Hi. My name is Ron Haines. I was born and raised in Illinois and have lived in Ethiopia, Iowa and Florida, the latter since 1976.
After a journalism degree from the University of Illinois I joined the Peace Corps and spent three years in Ethiopia and then another year traveling from India back to Europe by land before heading back to the U.S.
Apart from a four-year stint at the Quad-City Times in Davenport, Iowa, my professional life has been in the tabloids, the National Enquirer, The Globe and The Star. The National Enquirer brought me to Florida in 1976 and I was privileged to be there, as a reporter and as a photo assignment editor, in the boom years of six million plus in sales per week with Generoso Pope at the helm.
I resigned from the Enquirer in the early 1980’s to spend time at home with my daughter while my wife worked. It was pretty unusual back then to leave a high-paying, high-pressure Enquirer job of one’s own accord. The norm was that the folks who left were fired, usually on Fridays.
I never regretted my decision. I think it made for a better relationship with my daughter over the long haul than there would have been without that time together.
By 1984 my wife was ready to stay home and I was ready to find a job again. The editorial offices of the Globe, owned by Canadian Mike Rosenbloom, had been moved to southeast Florida “to take advantage of the vast pool of tabloid talent” in the area (mainly those fired by the Enquirer through the years), according to Editor Mike Nevard. Globe’s photo editor, Alistair Duncan, had just decamped for Rupert Murdoch’s competing Star in Tarrytown, NY, and I walked through the door.
By late 1985 I had a company cell phone to keep up with the 24/7 job I had walked into. That became my life for the next couple of decades. Along the way, because I could be mobile with the cell phone, I volunteered for Girl Scout activities and high school activities with my daughter and continued my double life as a very active volunteer with the Sierra Club. I orchestrated many a celebrity photo stakeout in Los Angeles from a tent in the woods in Florida in those days.
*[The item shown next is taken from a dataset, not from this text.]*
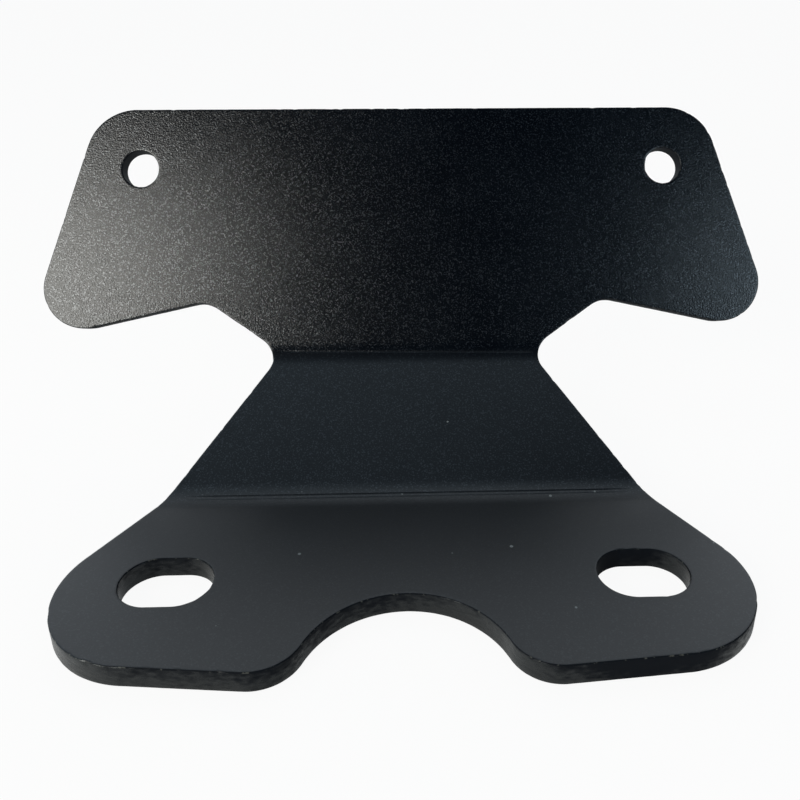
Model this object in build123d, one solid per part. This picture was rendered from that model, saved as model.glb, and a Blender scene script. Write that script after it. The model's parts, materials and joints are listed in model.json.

In 2001, after Globe, Star and National Enquirer were all under the control of highly-leveredged American Media, I lived through the anthrax attack on our building in Boca Raton, but lost a good friend, Bob Stevens. The tabloid world became increasingly very corporate and accountant-driven, quite different from what it had been when each of the three, then-debt-free titles was owned by a single wealthy person (Pope, Rosenbloom and Murdoch) and the competition was fierce. After a period way too close to the corporate flame, I was let go in 2003 when the Star was moved from Florida to New York, minus its employees, and took the opportunity of having acres of free time and a severance package to canoe the Mississippi River.
After returning to Florida I was asked to work part-time for the British edition of The National Enquirer, clearing photo copyrights for use in the UK. It fit my needs and I was happy for the work.
In 2006, the Great Stupid National Enquirer Experiment, which involved firing its Florida staff and moving it to New York with a new staff of British hires, was deemed a failure (who knew?) and came to an inglorious end after a year. The Brits were let go, the paper moved back to Florida and some old hands rehired. I was one of them.
I thoroughly enjoyed rejoining many of the people I had worked with and knew from years past and it was difficult for me to make the decision to finally stop working.
But hey, I wasn’t getting any younger and I felt for a long time that I needed to document some of the personal stuff I did in my life for my family and interested friends. Having a job was for too long a way too convenient excuse for not doing any of that. April 6, 2011 was my last day of work.
Since then I have fully documented the Mississippi River trip, posted my letters home from the Peace Corps years, and had a 50-year reunion with Addis Ababa, Ethiopia, accompanied by daughter Jennifer. I have also traveled extensively by car across the United States and continue to use my blog to record much of what I encounter in my journeys.